9. I evaluate my nonexistent courage. Take a deep breath and move forward anyway: I hang up and tell my husband, and the two of us freak out because we know if we start this process…deliver such a letter…we must follow it through to whatever end it takes. We type the letter on our little Apple IIc, rip off those hole-punched edges of the dot-matrix paper, sign it together, and take it to City Hall. We call the press and read it to them.
Thus begins a three-month series of highly publicized actions to force the mayor to open the shelter. When the trial date arrives, Mitch comes to do a press conference at City Hall and to testify, but J&J drops the charges. No trial after all.
The mayor, embarrassed by ongoing negative press, has sputtered about how the City has done enough already but appoints a panel to recommend what he should do. They say open the shelter, but he continues to sputter. We give him another letter saying he has 10 days to open it, or we’ll turn an abandoned building into one. He makes wishy-washy promises in the press; we’re impatient but have to give him a few weeks to keep those promises. We don’t think he will, but we must let it play out.
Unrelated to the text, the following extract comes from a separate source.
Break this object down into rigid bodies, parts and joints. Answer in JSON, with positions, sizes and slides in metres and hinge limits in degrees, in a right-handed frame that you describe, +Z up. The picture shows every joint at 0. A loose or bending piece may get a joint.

Simultaneously, we do other things that result in the state pledging operations money for the shelter and Catholic Charities agreeing to continue to run it. (It isn’t clear they want to. The nun in charge is pretty annoyed with our shenanigans.)
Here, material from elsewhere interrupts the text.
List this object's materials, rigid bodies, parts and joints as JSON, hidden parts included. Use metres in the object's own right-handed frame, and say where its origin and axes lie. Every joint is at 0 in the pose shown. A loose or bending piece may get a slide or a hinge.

10. Enough already…three intense days. We get fed up and tell the mayor/press we’ll hold civil disobedience actions every day until he opens the shelter. Included in that letter is a statement from Mitch Snyder: if necessary he’ll return to New Brunswick with Dick Gregory & some Hollywood friends to camp at City Hall & that if they’re arrested, they’ll just keep coming back.
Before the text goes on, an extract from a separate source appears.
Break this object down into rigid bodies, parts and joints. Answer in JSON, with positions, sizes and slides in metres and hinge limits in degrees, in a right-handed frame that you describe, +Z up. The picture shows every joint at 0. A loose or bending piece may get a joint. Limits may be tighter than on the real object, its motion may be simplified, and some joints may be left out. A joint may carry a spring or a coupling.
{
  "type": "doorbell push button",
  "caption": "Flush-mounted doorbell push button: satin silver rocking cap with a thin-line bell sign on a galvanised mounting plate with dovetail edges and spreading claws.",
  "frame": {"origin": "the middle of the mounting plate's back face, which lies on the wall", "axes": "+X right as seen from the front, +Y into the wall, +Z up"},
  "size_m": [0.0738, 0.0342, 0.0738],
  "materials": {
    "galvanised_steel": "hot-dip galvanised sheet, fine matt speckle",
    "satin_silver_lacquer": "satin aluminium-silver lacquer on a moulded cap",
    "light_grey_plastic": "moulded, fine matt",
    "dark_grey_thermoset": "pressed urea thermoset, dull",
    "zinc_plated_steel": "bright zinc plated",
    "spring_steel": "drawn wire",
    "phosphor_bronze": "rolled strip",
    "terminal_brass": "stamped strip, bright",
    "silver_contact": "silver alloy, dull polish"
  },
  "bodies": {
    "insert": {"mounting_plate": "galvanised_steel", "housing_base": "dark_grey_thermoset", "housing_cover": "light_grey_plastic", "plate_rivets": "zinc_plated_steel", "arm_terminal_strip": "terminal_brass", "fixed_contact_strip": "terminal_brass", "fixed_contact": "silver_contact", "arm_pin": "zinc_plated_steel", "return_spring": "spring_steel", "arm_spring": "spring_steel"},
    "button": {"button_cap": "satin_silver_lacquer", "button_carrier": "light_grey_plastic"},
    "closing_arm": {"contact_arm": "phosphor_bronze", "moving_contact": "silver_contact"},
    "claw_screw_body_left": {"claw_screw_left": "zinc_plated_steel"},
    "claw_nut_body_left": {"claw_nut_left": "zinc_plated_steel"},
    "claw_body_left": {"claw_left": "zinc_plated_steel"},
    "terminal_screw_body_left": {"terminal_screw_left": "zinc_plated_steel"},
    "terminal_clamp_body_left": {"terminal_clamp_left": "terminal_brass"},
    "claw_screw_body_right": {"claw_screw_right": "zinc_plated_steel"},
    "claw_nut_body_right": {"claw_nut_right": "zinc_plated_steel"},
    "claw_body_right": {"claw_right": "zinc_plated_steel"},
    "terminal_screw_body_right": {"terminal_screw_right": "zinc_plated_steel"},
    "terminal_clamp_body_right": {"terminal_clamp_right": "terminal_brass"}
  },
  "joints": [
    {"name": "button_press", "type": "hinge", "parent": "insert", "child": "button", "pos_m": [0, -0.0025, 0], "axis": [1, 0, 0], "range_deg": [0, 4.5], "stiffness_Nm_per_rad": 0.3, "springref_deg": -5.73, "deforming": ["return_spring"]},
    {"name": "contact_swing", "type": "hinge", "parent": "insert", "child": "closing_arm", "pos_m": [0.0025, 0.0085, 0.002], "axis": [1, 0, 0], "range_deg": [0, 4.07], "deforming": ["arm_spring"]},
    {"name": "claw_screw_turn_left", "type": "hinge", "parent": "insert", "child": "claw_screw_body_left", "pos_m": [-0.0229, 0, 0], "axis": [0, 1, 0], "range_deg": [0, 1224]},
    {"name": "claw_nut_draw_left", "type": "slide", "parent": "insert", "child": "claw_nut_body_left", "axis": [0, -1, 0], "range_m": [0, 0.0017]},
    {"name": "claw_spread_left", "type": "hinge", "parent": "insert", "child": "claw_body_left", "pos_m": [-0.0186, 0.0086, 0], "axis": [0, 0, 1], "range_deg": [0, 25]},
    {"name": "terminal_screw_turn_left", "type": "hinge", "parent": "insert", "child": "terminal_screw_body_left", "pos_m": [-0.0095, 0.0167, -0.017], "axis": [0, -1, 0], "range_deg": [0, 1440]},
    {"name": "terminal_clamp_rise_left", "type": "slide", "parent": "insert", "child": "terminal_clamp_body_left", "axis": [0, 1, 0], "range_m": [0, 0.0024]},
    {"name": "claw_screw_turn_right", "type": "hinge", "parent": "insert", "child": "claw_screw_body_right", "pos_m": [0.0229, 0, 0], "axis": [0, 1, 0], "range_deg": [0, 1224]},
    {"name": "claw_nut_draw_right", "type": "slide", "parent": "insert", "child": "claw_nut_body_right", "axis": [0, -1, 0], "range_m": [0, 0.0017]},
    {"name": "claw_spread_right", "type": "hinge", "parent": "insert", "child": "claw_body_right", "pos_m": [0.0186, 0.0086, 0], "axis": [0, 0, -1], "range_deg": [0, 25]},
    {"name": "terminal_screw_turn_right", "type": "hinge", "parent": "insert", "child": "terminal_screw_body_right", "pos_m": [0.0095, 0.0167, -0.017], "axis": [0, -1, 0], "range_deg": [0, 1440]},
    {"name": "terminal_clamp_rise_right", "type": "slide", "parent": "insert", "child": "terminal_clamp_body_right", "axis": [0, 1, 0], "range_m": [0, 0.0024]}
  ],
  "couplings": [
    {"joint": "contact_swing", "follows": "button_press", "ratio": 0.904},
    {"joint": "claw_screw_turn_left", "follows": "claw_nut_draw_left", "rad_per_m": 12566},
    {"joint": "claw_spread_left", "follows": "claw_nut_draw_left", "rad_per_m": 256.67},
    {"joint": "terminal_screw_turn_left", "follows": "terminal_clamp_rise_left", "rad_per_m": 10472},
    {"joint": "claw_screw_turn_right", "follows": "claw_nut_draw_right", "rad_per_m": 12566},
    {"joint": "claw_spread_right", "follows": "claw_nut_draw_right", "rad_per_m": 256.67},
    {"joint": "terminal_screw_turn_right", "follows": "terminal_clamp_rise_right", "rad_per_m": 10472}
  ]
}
On 9/9/86, day one of the plan, several of us hold a prayer vigil/sit-in in the hallway near the mayor’s office. Six of us are arrested. In the photos below, the police chief is warning us to leave and we’re being put into a police van.
That same day, the article below comes out. The night before, my husband and some of the unhoused men had taken a reporter through the closed hotel that had formerly housed 139 low-income people. The hotel has become a de facto shelter. As the article states, both the owner of the hotel and the man buying it know people are living there. They say the City knows it too, and no one cares.
It’s a judgment call, with consent of the men organizing with us, to put the spotlight on where people go without a legitimate shelter. (Previously, my husband and I and some of the men had taken that reporter into an abandoned house where they were staying. That produced another article embarrassing the mayor.) This article has the effect we want: putting more pressure on the City. Predictably, the police raid the hotel the next night. Nine men are arrested. In the 9/11 article covering those arrests, a spokesperson for the mayor accuses my husband and me of importing homeless men to make the city’s issue appear larger than it is. 🙄 When asked for comment, my husband is quoted, “That’s too stupid to respond to.”
Also on the evening of the 10th, several of us set up camp on the City Hall lawn. Seven are arrested. The women are strip-searched, ending in a lawsuit and national coverage. On the 11th, my husband goes into the mayor’s office to ask for a meeting and sits down to wait. He’s arrested and spends the night in jail, reuniting with dinner guests happy to see him.
The next day this article comes out
It takes several civil disobedience actions, including some not covered here; a protracted campaign of keeping stories in the press several times a week; the help of a nationally known advocate; and making so, so many sandwiches for people every night. (My 18-month-old daughter’s first sentence is, “I want a sandwich,” a testament to how much time she spends at my feet as I plaster together tuna or egg salad and bread.)
But we win.
Catholic Charities opens the shelter on the promised date.*** That night I bring the men a sheet cake inscribed, “Not another night without shelter.” I don’t stay long because it’s clear the nun in charge wants me to go. But the men and I have our moment of shared celebration.
After they close the door behind me, I stand on the porch and take a few deep breaths. I’m happy. I believe this part of my life is over.
*Remember when being a hypocrite was a bad thing?
** More info: https://humanitiestruck.com/allexhibits/resistance-revolution/
***Thirty-eight years later, the shelter still exists with the need greater now than ever.